Od momentu inwazji Rosji na Ukrainę w portach zaatakowanego państwa utknęły 94 statki. Na ich pokładach znajdowało się ok. 2 tys. marynarzy. Większość z tej grupy została z czasem ewakuowana, a dziś w ukraińskich portach stoi 80 jednostek (głównie masowce) z 450 marynarzami. Aby statki wznowiły wywóz zboża z Ukrainy trzeba jednak zapewnić im załogi - podaje Reuters.
Brakuje marynarzy
Agencja zauważa, że brak odpowiedniego personelu może przeszkodzić we wznowieniu transportu. Nic tutaj nie zmieni porozumienie o odblokowaniu portów zawarte 22 lipca między Ukrainą, Rosją, Turcją i ONZ, gdyż po prostu nie ma wykwalifikowanych rąk do pracy.
Teraz naszą główną troską jest bezpieczeństwo załóg - stwierdził Henrik Jensen, dyrektor firmy Danica, specjalizującej się w rekrutowaniu marynarzy na statki obsługujące porty Europy Wschodniej.
Dalsza część artykułu pod materiałem wideo
Teoretycznie możliwe jest, by pierwsze statki z Ukrainy wypłynęły w najbliższych dniach.
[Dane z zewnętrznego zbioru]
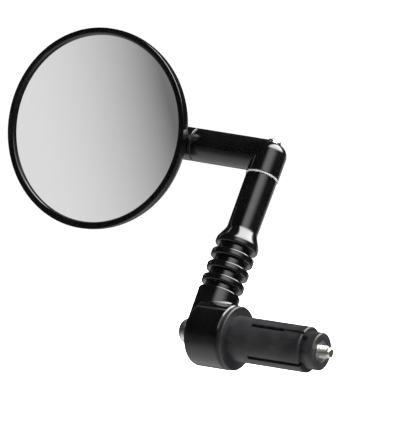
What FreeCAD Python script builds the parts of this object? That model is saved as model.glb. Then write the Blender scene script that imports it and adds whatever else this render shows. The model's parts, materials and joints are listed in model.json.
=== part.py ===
"""A bicycle mirror that is held in the end of a handlebar by an expander plug.

Millimetres. +X runs along the handlebar towards its middle, +Z is up and -Y is towards the rider.
The origin is the centre of the plug's seat, where its flange meets the end of the bar.
Three swivels share the work: the post turns about the bar, the elbow about the post, the head about the arm.
"""

import FreeCAD
import Part
import math
import os

Vector = FreeCAD.Vector
Placement = FreeCAD.Placement
Rotation = FreeCAD.Rotation
ORIGIN = Vector(0, 0, 0)
X_AXIS = Vector(1, 0, 0)
Y_AXIS = Vector(0, 1, 0)
Z_AXIS = Vector(0, 0, 1)

# How the three swivels are set at rest, in degrees
POST_LEAN = 22.8
ELBOW_TURN = 4.8
HEAD_TILT = 22.2

# Fits
RUNNING = 0.06
TOUCH = 0.03
EDGE = 0.4

# Share of a quarter oval's side that its Bezier pole takes
ROUNDNESS = 0.5523

# Expander plug: along is counted from the seat, into the bar
PLUG_RADIUS = 8.8
PLUG_LENGTH = 32.0
FLANGE_RADIUS = 12.4
FLANGE_THICKNESS = 1.7
SLIT_WIDTH = 1.6
SLIT_START = 9.0
SLIT_ANGLE = 45.0
TAPER_START = 16.0
TAPER_START_RADIUS = 4.0
TAPER_END_RADIUS = 6.9
CONE_START = 19.0
CONE_TAPER_END = 34.0
CONE_END = 37.4
KEY_RADIUS = 8.2
KEY_WIDTH = 1.4

# Threaded parts
BOLT_RADIUS = 2.5
BOLT_LENGTH = 64.0
BOLT_HEAD = {"radius": 4.75, "height": 2.75, "socket": 3.0, "depth": 1.6}
NUT_FLATS = 8.0
NUT_THICKNESS = 4.0
SCREW_RADIUS = 1.5
SCREW_HEAD = {"radius": 2.85, "height": 1.65, "socket": 2.0, "depth": 1.1}
ELBOW_SCREW_LENGTH = 25.0
HEAD_SCREW_LENGTH = 55.0
INSERT_RADIUS = 2.5
INSERT_LENGTH = 8.0
INSERT_DEPTH = 0.3

# Barrel at the foot of the post
BASE_WASHER = 0.4
BARREL_RADIUS = 12.6
BARREL_LENGTH = 17.4
BARREL_CROWN = 4.0
BARREL_FLAT = 2.6
COLUMN_FILLET = 1.0
BARREL_CORE = {"inner": 5.4, "outer": 10.2, "depth": 11.0}
BOLT_SEAT_X = -21.65
BOLT_SEAT_RADIUS = 5.3
BOLT_WASHER = {"radius": 5.0, "thickness": 0.8}

# Post: heights are counted from the bar's axis, along the post
POST_OFFSET = 13.05
POST_REACH = 76.65
FOOT_RADIUS = 8.15
FOOT_TOP_RADIUS = 8.4
FOOT_TOP = 17.5
RIB_COUNT = 3
RIB_RADIUS = 8.5
RIB_FIRST = 19.5
RIB_PITCH = 5.55
RIB_THICKNESS = 3.1
RIB_ROUND = 0.9
GROOVE_RADIUS = 6.6
SHOULDER_LAND = 1.9
NECK_HEIGHT = 44.3
NECK_RADIUS = 6.15
POST_TOP_RADIUS = 6.3
POST_CORE_FLOOR = 24.0

# Elbow: heights are counted from the arm's axis
ARM_RADIUS = 6.6
KNUCKLE_TOP = 5.4
KNUCKLE_ROUND = 4.8
KNUCKLE_FOOT = 8.8
SWIVEL_WASHER = {"radius": 6.65, "thickness": 0.6}
SCREW_SEAT_RADIUS = 3.3
SCREW_SEAT_HEIGHT = 4.2
FLAT_WASHER = {"radius": 3.1, "thickness": 0.5}
SPRING_WASHER = {"radius": 2.8, "thickness": 0.35, "rise": 0.25}
ARM_LENGTH = 32.1
ARM_CORE_START = 9.0
HEAD_WASHER = {"radius": 6.4, "thickness": 0.6}

# Head: depths are counted back from the rim's front plane
HEAD_REACH = 72.95
HEAD_OFFSET = 12.0
RIM_RADIUS = 40.15
RIM_ROUND = 0.3
RIM_BELLY = 1.8
LIP_RADIUS = 37.3
LIP_ROUND = 1.2
LIP_DEPTH = 1.36
SKIRT_RADIUS = 38.3
SKIRT_DEPTH = 5.1
SKIRT_OUTER = 39.5
SEAM = 0.15
GLASS_RADIUS = 38.1
GLASS_THICKNESS = 2.0
GLASS_CURVE = 500.0
GLASS_SET_BACK = 0.05
GASKET_INNER = 35.0
GASKET_FRONT = 3.55
LEDGE_DEPTH = 4.3
SHELL_DEPTH = 8.2
SHELL_WALL = 1.9
CAVITY_STEP = 0.4
BOSS_RADIUS = 6.6
BOSS_PAST_CENTRE = 4.0
BOSS_ROUND = 2.5
BOSS_SEAT_DEPTH = 0.6
WEB_WIDTH = 9.0


def flat(point):
    """A point of an outline, (along, radius), in the plane that is spun about Z."""
    along, radius = point
    return Vector(radius, 0, along)


def turned(start, *steps):
    """Spins a closed outline about Z.

    A step is a point to draw a line to, a (way, end) pair for an arc through a way point,
    or (pole, pole, end) for a smooth curve.
    """
    edges = []
    here = start
    for step in [*steps, start]:
        if not isinstance(step[0], tuple):
            there = step
            edges.append(Part.makeLine(flat(here), flat(there)))
        elif len(step) == 2:
            there = step[1]
            edges.append(Part.Arc(flat(here), flat(step[0]), flat(there)).toShape())
        else:
            there = step[-1]
            curve = Part.BezierCurve()
            curve.setPoles([flat(here), *[flat(pole) for pole in step]])
            edges.append(curve.toShape())
        here = there
    return Part.Face(Part.Wire(edges)).revolve(ORIGIN, Z_AXIS, 360)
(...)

Wątpliwe jednak jest, by wielu marynarzy zdecydowało się służyć na takich jednostkach, dopóki nie zobaczą, że bezpieczne korytarze prowadzące przez zaminowane wody rzeczywiście działają - pisze Reuters.
Ponadto firmy ubezpieczeniowe uważają cały region za obszar podwyższonego ryzyka, co dodatkowo zwiększa koszt takich transportów. Marynarze za pracę w takich warunkach mają również prawo do wyższych wynagrodzeń - podkreśla zrzeszająca związki zawodowe pracowników transportu centrala ITF.
Apel do Zełenskiego
Dlatego też początkowo eksport zboża z Ukrainy będzie musiał się opierać na marynarzach z tego państwa. Tu jednak pojawia się kolejny problem. Ich zatrudnienie może się okazać problematyczne, gdyż w całej Ukrainie ogłoszono powszechną mobilizację i opuszczanie go przez mężczyzn w wieku poborowym, jest ograniczone.
Doradca prezydenta Ukrainy Mychajło Podolak w rozmowie z Reutersem przekazał, że straż graniczna oraz ministerstwo infrastruktury pracują nad uregulowaniem tej kwestii, ale nie podał dalszych szczegółów.
ITF z kolei wezwała prezydenta Ukrainy Wołodymyra Zełenskiego do zwolnienia ukraińskich marynarzy ze służby wojskowej. Branża szacuje, że obywatele Ukrainy stanowią 4 proc. z 1,89 mln marynarzy pracujących na całym świecie.